New Mexico and three other states that Gore barely won must rank high on battleground list:

  • Oregon: Gore won this state but 6,765 votes, less than one-half of 1 percent of the total vote.
  • Wisconsin: Bush fell short by 5,708, two-tenths of 1 percent.
  • Iowa: Bush actually won Iowa, when one considers the votes that were cast on Election Day, but when the absentee ballots were counted, Gore had won by only 4,144, three-tenths of 1 percent. 

And don't forget Louisiana. From the 1996 election to the 2000 election, the Pelican State had second biggest fall-off for the Democrats: 7 percentage points.
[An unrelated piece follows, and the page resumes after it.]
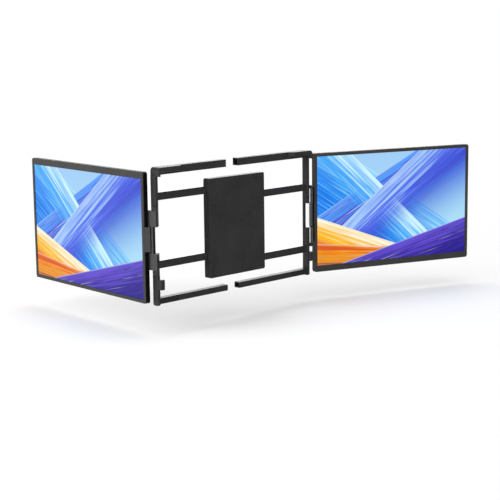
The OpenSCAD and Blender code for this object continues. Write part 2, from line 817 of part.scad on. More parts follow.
// From the front edge of the screen a flank runs tangent to the round nose about the pin
module knuckle_plan() {
  pin = [-screen_pin_out, screen_pin_deep];
  edge = [0, knuckle_step];
  lean = atan2(edge.x - pin.x, pin.y - edge.y) + asin(link_r / norm(pin - edge));
  nose = [for (i = [0 : nose_steps]) 90 + i * (90 + lean) / nose_steps];
  polygon(concat([edge, [0, panel_t]], [for (a = nose) pin + link_r * [cos(a), sin(a)]]));
}

module hinge_leaf(side) {
  z0 = leaf_z(side) - knuckle_h / 2;
  z1 = z0 + knuckle_h;
  color("#38383a") screen_place(side) difference() {
    union() {
      translate([0, 0, z0]) linear_extrude(knuckle_h) knuckle_plan();
      box([-weld, bezel_t + window_play, z0], [shell_wall, panel_t, z1]);
      box([shell_wall - weld, shell_in_y - leaf_t, z0], [leaf_len, shell_in_y, z1]);
    }
    translate([-screen_pin_out, screen_pin_deep, z0 - past])
      cylinder(r = pin_r + pin_clear, h = knuckle_h + 2 * past);
    for (x = leaf_screw_x(), z = leaf_screw_z(side)) translate([x, 0, z])
      rod_y(screw_r, shell_in_y - leaf_t - past, shell_in_y + past);
  }
}

module leaf_screws(side) {
  color("silver") screen_place(side)
    for (x = leaf_screw_x(), z = leaf_screw_z(side)) translate([x, 0, z])
      screw_from_back(panel_t + screw_head_t, shell_in_y - leaf_t, screw_r, screw_head_r);
}

// ---- drawing ----

housing_front_cover();
housing_back_cover();
housing_screws();
bar_brake_pads();
kickstand_leg();
kickstand_pin();
kickstand_foot();
post(LEFT);  // left_post
corner_hook(LEFT);  // left_corner_hook
top_arm(LEFT);  // left_top_arm
bottom_arm(LEFT);  // left_bottom_arm
guide_bars(LEFT);  // left_guide_bars
grip_pads(LEFT);  // left_grip_pads
post_pins(LEFT);  // left_post_pins
bar_screws(LEFT);  // left_bar_screws
post(RIGHT);  // right_post
corner_hook(RIGHT);  // right_corner_hook
top_arm(RIGHT);  // right_top_arm
bottom_arm(RIGHT);  // right_bottom_arm
guide_bars(RIGHT);  // right_guide_bars
grip_pads(RIGHT);  // right_grip_pads
post_pins(RIGHT);  // right_post_pins
bar_screws(RIGHT);  // right_bar_screws
hinge_link(LEFT);  // left_hinge_link
screen_pin(LEFT);  // left_screen_pin
hinge_washers(LEFT);  // left_hinge_washers
hinge_link(RIGHT);  // right_hinge_link
screen_pin(RIGHT);  // right_screen_pin
hinge_washers(RIGHT);  // right_hinge_washers
back_shell(LEFT);  // left_back_shell
front_frame(LEFT);  // left_front_frame
lcd_glass(LEFT);  // left_lcd_glass
backlight(LEFT);  // left_backlight
driver_board(LEFT);  // left_driver_board
usb_sockets(LEFT);  // left_usb_sockets
button_switches(LEFT);  // left_button_switches
hinge_leaf(LEFT);  // left_hinge_leaf
leaf_screws(LEFT);  // left_leaf_screws
power_button(LEFT);  // left_power_button
menu_rocker(LEFT);  // left_menu_rocker
back_shell(RIGHT);  // right_back_shell
front_frame(RIGHT);  // right_front_frame
lcd_glass(RIGHT);  // right_lcd_glass
backlight(RIGHT);  // right_backlight
driver_board(RIGHT);  // right_driver_board
usb_sockets(RIGHT);  // right_usb_sockets
button_switches(RIGHT);  // right_button_switches
hinge_leaf(RIGHT);  // right_hinge_leaf
leaf_screws(RIGHT);  // right_leaf_screws
power_button(RIGHT);  // right_power_button
menu_rocker(RIGHT);  // right_menu_rocker
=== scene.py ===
"""Clamp-on screen extender: finishes, softened mouldings, screws, lit screens, lights, camera."""
import json
import math

import bmesh
import bpy
import numpy as np
from mathutils import Matrix, Vector

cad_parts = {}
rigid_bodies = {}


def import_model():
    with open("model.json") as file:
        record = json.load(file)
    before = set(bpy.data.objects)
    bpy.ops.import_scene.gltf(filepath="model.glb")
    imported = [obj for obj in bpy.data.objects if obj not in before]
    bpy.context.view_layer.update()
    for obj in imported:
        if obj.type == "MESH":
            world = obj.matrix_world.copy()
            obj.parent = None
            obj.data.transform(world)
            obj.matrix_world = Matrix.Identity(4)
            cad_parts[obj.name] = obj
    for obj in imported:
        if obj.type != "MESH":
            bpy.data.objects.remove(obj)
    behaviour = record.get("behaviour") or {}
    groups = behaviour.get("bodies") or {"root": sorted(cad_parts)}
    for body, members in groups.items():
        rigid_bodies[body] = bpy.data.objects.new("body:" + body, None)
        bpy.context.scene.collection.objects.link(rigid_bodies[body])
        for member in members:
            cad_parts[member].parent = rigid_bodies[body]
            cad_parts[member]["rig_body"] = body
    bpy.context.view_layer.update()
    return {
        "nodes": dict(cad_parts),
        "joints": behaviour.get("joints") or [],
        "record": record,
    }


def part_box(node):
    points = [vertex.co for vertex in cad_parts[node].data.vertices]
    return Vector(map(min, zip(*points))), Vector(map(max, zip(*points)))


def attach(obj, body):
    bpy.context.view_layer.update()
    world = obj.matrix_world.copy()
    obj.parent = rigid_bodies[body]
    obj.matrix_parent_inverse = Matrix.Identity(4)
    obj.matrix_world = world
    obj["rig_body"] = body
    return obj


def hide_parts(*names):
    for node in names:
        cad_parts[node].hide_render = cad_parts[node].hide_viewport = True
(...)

But Louisiana just elected a Democratic governor and Democratic Sen. Mary Landrieu won re-election in 2002 in one of the hardest fought campaigns in the nation.

The states that will be most fiercely fought over will come into clearer focus in September as state polling becomes intensive.

No frivolous trips
But for now amid the uncertainty, one thing seems indisputable: Bush will not be able to indulge in a frivolous homestretch visit to a state he has no chance of winning.

Although it is generally forgotten today, one week before the 2000 election, Bush’s strategists sent him on what now seems a whimsical two-day tour of California.

While California Republican strategists didn’t think Bush could win the state, they did think he’d establish a Republican “floor” of 45 percent or so and help GOP congressional candidates. The gambit failed: Bush got only 41 percent and congressional candidates such as Steve Kuykendall went down to defeat.

"We're going to carry Tennessee. We're going to carry Wisconsin. We're going to carry Iowa. We're going to carry Arkansas," Bush campaign strategist Karl Rove rashly predicted two days before the 2000 election. Rove was half right: Bush carried Tennessee and Arkansas; he lost Iowa and Wisconsin.

And every minute Bush spent in California on that Monday and Tuesday was a minute he might have spent in Iowa, Oregon or Wisconsin.